Now equation to the line through A and perpendicular to (iii) will be $y+a\left( {{t}_{1}}+{{t}_{2}} \right)={{t}_{3}}\left( a{{t}_{1}}{{t}_{3}} \right)$ …(v)
Similarly, the equation to the line through B, the point of intersection of (iii) and (iv) and perpendicular to (ii) is $y+a\left( {{t}_{2}}+{{t}_{3}} \right)={{t}_{1}}\left( x-a{{t}_{2}}{{t}_{3}} \right)$ …(vi)
On solving (v) and (vi) we get the ordinate of the triangle formed by (ii), (iii) and (iv) as $-a\left( {{t}_{1}}+{{t}_{2}}+{{t}_{3}}+{{t}_{1}}{{t}_{2}}{{t}_{3}} \right)$
Again, equation to the normal at P, Q & R are respectively
$y={{t}_{1}}x-2a{{t}_{1}}-a{{t}_{1}}^{3}$ ……………..…(vii)
$y={{t}_{2}}x-2a{{t}_{2}}-a{{t}_{2}}^{3}$ ……………..…(viii)
$y={{t}_{3}}x-2a{{t}_{3}}-a{{t}_{3}}^{3}$ ……………….…(ix)
On solving (vii) and (viii) we get the coordinate of one of the vertices of the triangle formed by these three normal as $2a+a\left( {{t}_{1}}^{2}+{{t}_{2}}^{2}+{{t}_{1}}{{t}_{2}} \right),a{{t}_{1}}{{t}_{2}}\left( {{t}_{1}}+{{t}_{2}} \right)$ .
Equation to the line through this point and perpendicular to (ix) is
$y-a{{t}_{1}}{{t}_{2}}\left( {{t}_{1}}+{{t}_{2}} \right)=-\dfrac{1}{{{t}_{2}}}\left( x-2a-a{{t}_{1}}^{2}-a{{t}_{2}}^{2}-a{{t}_{1}}{{t}_{2}} \right)$ …(x)
Similarly, the equation to the other perpendicular will be
$y-a{{t}_{2}}{{t}_{3}}\left( {{t}_{2}}+{{t}_{3}} \right)=-\dfrac{1}{{{t}_{1}}}\left( x-2a-a{{t}_{2}}^{2}-a{{t}_{3}}^{2}-a{{t}_{2}}{{t}_{3}} \right)$ ……...…(xi)

On solving (x) and (xi) we get the ordinate of the point of intersection as $-a\left( {{t}_{1}}+{{t}_{2}}+{{t}_{3}}+{{t}_{1}}{{t}_{2}}{{t}_{3}} \right)$ .
This is also the ordinate of the point of intersection or orthocentre of the triangle formed by tangents.

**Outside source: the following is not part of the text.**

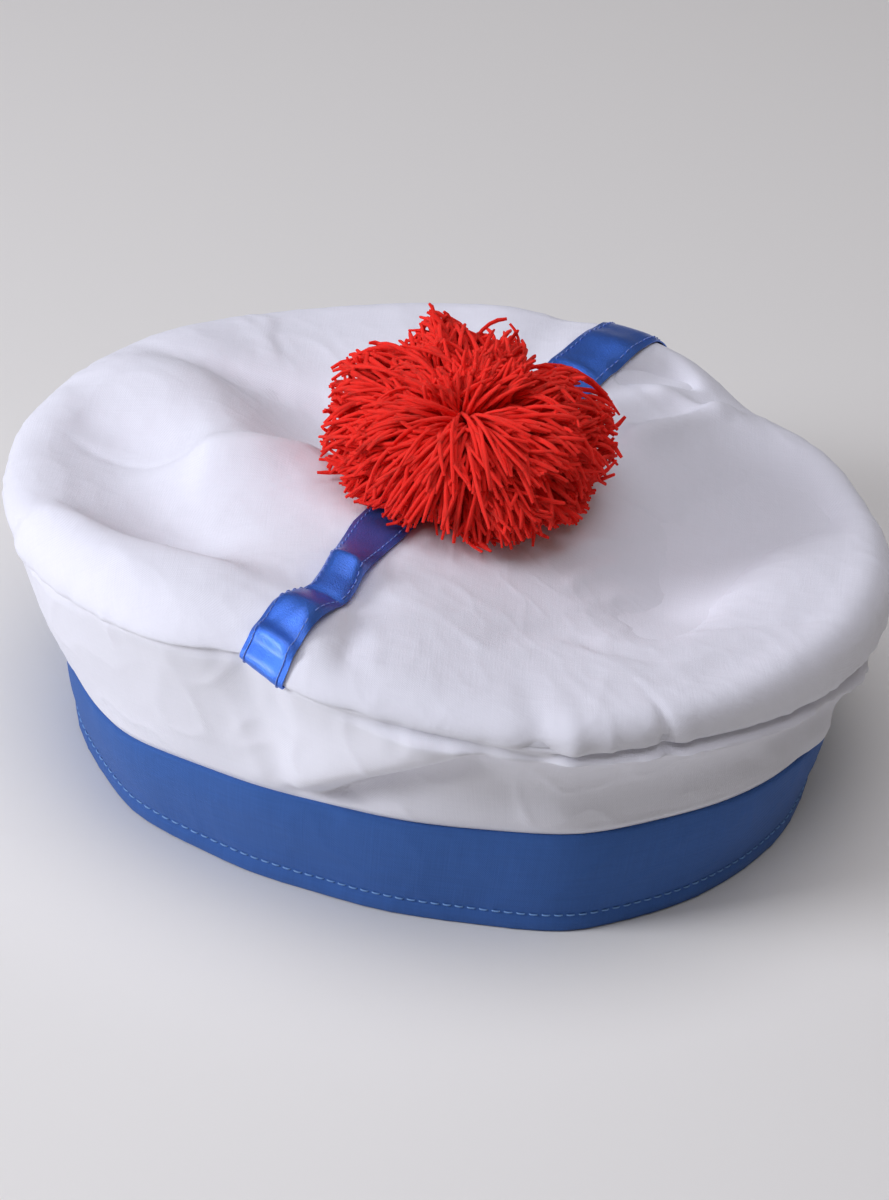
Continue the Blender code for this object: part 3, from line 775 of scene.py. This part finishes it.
def add_side(finish):
    """The side panel: a closed shell of cloth from the seam down to the band."""
    shares = np.linspace(0, 1, SIDE_ROWS)
    outer = side_surface(*ring_grid(shares))
    out = outward(ring_angles())
    allowance = outer[:1] - out * ALLOWANCE + (0, 0, ALLOWANCE_RISE)
    picked = np.linspace(SIDE_ROWS - 1, 0, SIDE_INSIDE_ROWS).astype(int)
    inner = outer[picked] - out * SIDE_CLOTH
    points = np.concatenate([allowance, outer, inner, allowance - out * ALLOWANCE_CLOTH])
    faces, places = grid_faces(len(points), AROUND, closed=True)
    down = np.concatenate([[-2], shares * SIDE_HEIGHT, shares[picked] * SIDE_HEIGHT, [-2], [-3]])
    uv = around_length(SIDE_RADIUS, down)
    return new_piece("side_cloth", points, faces, finish, uv[places.ravel()])


def band_section(tall):
    """The band's section, as offsets from its face and heights: from its rounded top edge down its face, and
    round to the inside."""
    arc = np.linspace(0, math.pi / 2, CORNER_ROWS + 1)
    turns = list(zip(BAND_ROUND * np.sin(arc), BAND_ROUND * np.cos(arc)))
    face = np.linspace(0, 1, BAND_FACE_ROWS)
    low, high, back = BAND_ROUND, tall - BAND_ROUND, BAND_ROUND - BAND_WALL
    section = [(sine - BAND_ROUND, high + cosine) for sine, cosine in turns]
    section += [(0.0, high - share * (high - low)) for share in face[1:-1]]
    section += [(cosine - BAND_ROUND, low - sine) for sine, cosine in turns]
    section += [(back - sine, low - cosine) for sine, cosine in turns]
    section += [(-BAND_WALL, low + share * (high - low)) for share in face[2:-2:4]]
    return section + [(back - cosine, high + sine) for sine, cosine in turns]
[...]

Hence the ortho centers are equidistant from the axis that is the x-axis.

Note: We can use theorem of normal to use directly. At the time of finding of intersecting points we also need to elaborate that part. Instead of taking the general equation ${{\left( y-p \right)}^{2}}=4a\left( x-q \right)$ where $\left( p,q \right)$ is the vertex we took ${{y}^{2}}=4ax$ . This makes the problem easier as the vertex is irrelevant in finding the distance.